- **WHAT IS ASKED**
Only the lines from the start of the material through the line containing "return rise" are to be extracted, exactly as they appear.

- **SUPPLIED INFORMATION**
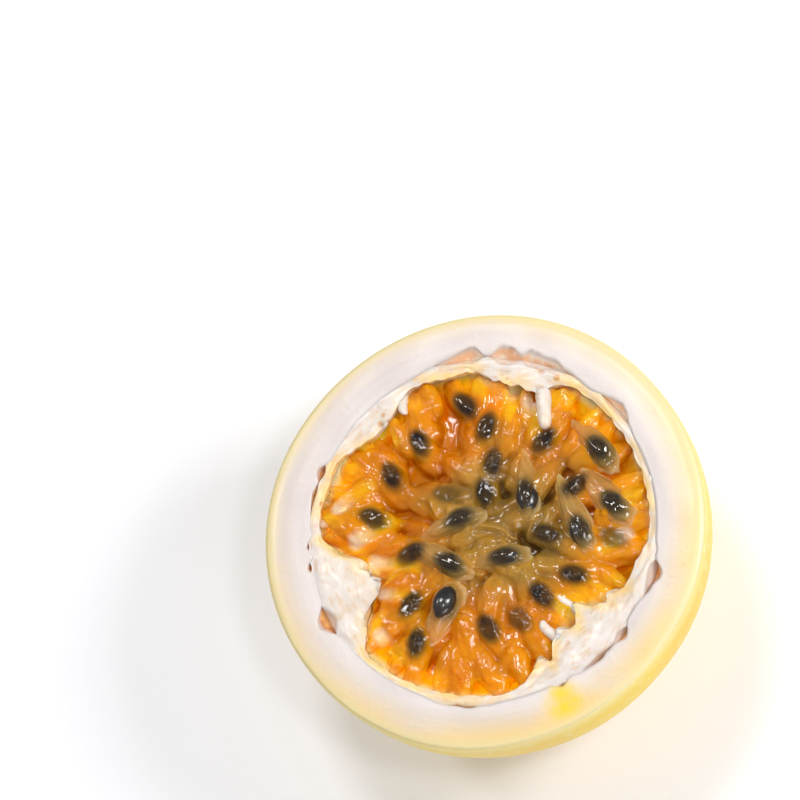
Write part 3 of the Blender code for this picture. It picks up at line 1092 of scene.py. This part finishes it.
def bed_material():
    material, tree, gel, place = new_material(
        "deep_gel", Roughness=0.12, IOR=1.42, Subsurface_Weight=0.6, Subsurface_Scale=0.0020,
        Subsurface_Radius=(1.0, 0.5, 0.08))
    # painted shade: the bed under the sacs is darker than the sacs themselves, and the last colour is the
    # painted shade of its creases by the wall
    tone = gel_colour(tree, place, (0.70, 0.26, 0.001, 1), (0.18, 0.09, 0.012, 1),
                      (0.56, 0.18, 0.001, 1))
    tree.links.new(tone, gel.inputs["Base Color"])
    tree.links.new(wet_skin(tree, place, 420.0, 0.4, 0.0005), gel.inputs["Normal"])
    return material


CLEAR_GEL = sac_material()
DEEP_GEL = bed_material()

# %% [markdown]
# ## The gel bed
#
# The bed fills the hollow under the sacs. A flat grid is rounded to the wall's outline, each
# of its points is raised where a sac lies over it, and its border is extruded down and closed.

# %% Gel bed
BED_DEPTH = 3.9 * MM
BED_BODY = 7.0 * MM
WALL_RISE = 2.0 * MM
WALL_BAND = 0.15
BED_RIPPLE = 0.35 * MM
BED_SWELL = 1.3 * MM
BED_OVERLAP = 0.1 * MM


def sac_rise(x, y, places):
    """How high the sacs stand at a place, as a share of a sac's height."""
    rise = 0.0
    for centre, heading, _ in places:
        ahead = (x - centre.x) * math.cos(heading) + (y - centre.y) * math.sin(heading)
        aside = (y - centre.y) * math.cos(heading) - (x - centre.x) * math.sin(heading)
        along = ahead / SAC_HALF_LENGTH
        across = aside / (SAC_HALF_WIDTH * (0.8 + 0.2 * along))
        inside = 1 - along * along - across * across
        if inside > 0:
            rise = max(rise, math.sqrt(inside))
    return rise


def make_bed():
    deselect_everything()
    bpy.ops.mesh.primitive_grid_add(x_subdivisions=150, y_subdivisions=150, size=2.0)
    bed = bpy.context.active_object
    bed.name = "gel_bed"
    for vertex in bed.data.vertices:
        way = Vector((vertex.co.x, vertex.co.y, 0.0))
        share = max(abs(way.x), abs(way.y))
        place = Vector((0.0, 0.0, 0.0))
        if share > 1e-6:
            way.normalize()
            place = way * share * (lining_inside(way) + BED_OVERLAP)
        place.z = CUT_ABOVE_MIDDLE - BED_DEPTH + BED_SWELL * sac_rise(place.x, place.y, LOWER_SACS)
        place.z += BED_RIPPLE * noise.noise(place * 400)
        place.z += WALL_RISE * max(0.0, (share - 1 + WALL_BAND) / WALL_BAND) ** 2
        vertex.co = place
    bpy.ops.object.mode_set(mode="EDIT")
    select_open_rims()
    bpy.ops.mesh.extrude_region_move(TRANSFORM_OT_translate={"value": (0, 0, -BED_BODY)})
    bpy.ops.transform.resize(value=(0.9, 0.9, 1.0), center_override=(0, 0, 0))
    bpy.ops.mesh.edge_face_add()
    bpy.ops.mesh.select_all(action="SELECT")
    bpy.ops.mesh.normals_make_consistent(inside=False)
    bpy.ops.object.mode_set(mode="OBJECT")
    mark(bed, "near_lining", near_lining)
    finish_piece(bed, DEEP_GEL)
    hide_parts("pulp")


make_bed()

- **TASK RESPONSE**
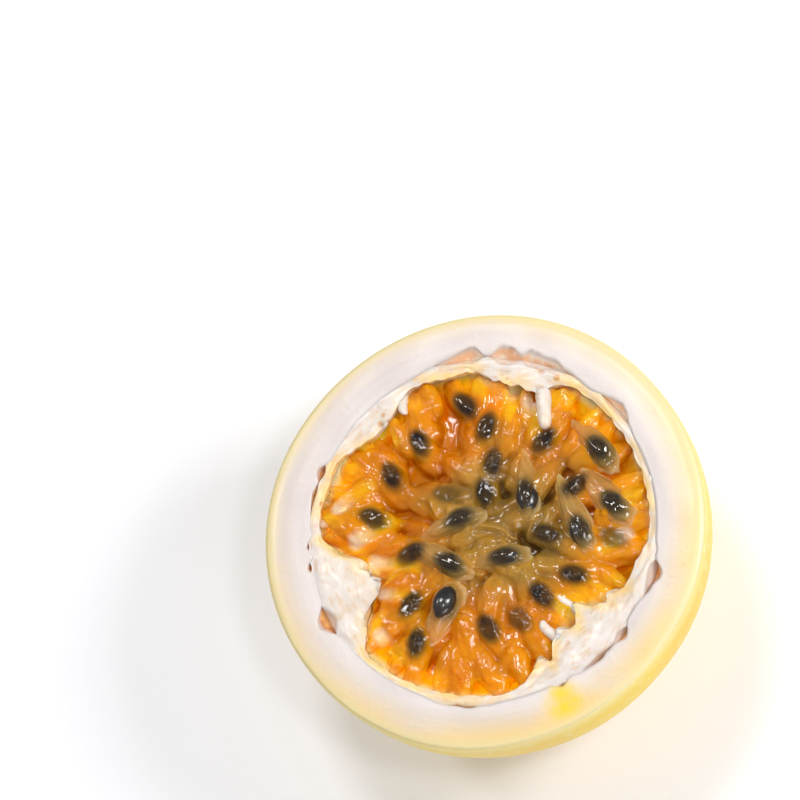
Write part 3 of the Blender code for this picture. It picks up at line 1092 of scene.py. This part finishes it.
def bed_material():
    material, tree, gel, place = new_material(
        "deep_gel", Roughness=0.12, IOR=1.42, Subsurface_Weight=0.6, Subsurface_Scale=0.0020,
        Subsurface_Radius=(1.0, 0.5, 0.08))
    # painted shade: the bed under the sacs is darker than the sacs themselves, and the last colour is the
    # painted shade of its creases by the wall
    tone = gel_colour(tree, place, (0.70, 0.26, 0.001, 1), (0.18, 0.09, 0.012, 1),
                      (0.56, 0.18, 0.001, 1))
    tree.links.new(tone, gel.inputs["Base Color"])
    tree.links.new(wet_skin(tree, place, 420.0, 0.4, 0.0005), gel.inputs["Normal"])
    return material


CLEAR_GEL = sac_material()
DEEP_GEL = bed_material()

# %% [markdown]
# ## The gel bed
#
# The bed fills the hollow under the sacs. A flat grid is rounded to the wall's outline, each
# of its points is raised where a sac lies over it, and its border is extruded down and closed.

# %% Gel bed
BED_DEPTH = 3.9 * MM
BED_BODY = 7.0 * MM
WALL_RISE = 2.0 * MM
WALL_BAND = 0.15
BED_RIPPLE = 0.35 * MM
BED_SWELL = 1.3 * MM
BED_OVERLAP = 0.1 * MM


def sac_rise(x, y, places):
    """How high the sacs stand at a place, as a share of a sac's height."""
    rise = 0.0
    for centre, heading, _ in places:
        ahead = (x - centre.x) * math.cos(heading) + (y - centre.y) * math.sin(heading)
        aside = (y - centre.y) * math.cos(heading) - (x - centre.x) * math.sin(heading)
        along = ahead / SAC_HALF_LENGTH
        across = aside / (SAC_HALF_WIDTH * (0.8 + 0.2 * along))
        inside = 1 - along * along - across * across
        if inside > 0:
            rise = max(rise, math.sqrt(inside))
    return rise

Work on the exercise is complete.